New Criticals

This is not to suggest a simple boundary between mainstream and digital media, in which the former is conservative and the latter subversive. Today’s post-crash and post-Internet media culture embodies a sensibility that is grittier and more ambivalent than the shiny-happy aesthetic of postfeminism. It is not always clear whether this change in sensibility represents a backlash against feminist ideas, or an embracing of them. Recent years have seen a huge number of representations of sexual violence which seem to embody a sensibility which is more ambivalent and more violent than the postfeminist aesthetic: often gritty, they grapple with issues of consent, power, and objectification.  Often these expose doubt or confusion about how consent works: the agonising sex scene between Natalia and Adam in Girls, in which she technically consents according to the letter of the law but is clearly left unhappy and degraded, is a case in point and generated a wide feminist response.
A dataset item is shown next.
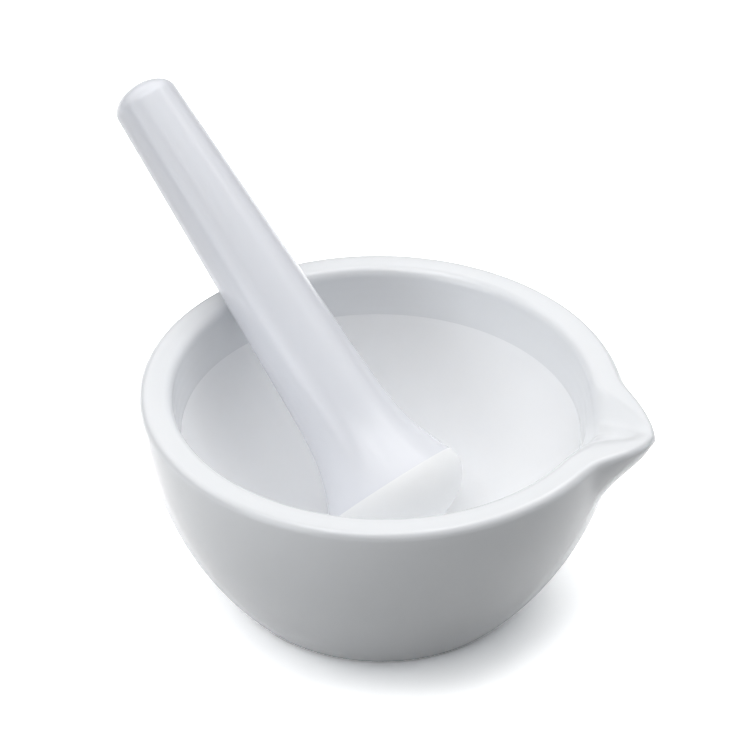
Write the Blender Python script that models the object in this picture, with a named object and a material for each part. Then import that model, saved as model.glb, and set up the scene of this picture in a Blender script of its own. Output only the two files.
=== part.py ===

If postfeminism was a reaction against a perceived denial of pleasure and erasure of feminine subjects’ agency, the current sensibility of feminist ambivalence can be seen as a reaction against postfeminism’s own absences and silences: indeed it may be seen as a direct response to postfeminism, as Rona Murray argues is the case with Girls.  Often these media products evoke the question, why would feminists want to watch such a thing? The question of whether engaging with certain media makes one a ‘bad feminist’ is a constant anxiety even as it seems to be the wrong question. Feminist fandom, once seen as a contradiction in terms, makes sense since the figure of ‘the feminist’ and the figure of ‘the fan’ have historically been defined through the use of DIY media praxis as well as by an intense engagement with media, and since both have been stigmatised as excessive. The changing relationship between audience and text is crucial here:  where once some strands of media theory spoke ‘for’ women as empty vessels of ideology, now the audience – in all its diversity, polyvocality, and with its often fiercely critical engagement with media products – is an unignorable presence. This makes sense, since there is a natural affinity between the figure of ‘the feminist’ and ‘the fan’: both historically stigmatised, associated with feminine or super-feminine excess: both – crucially – accused of reading too much into things, of over-attachment and over-analysis.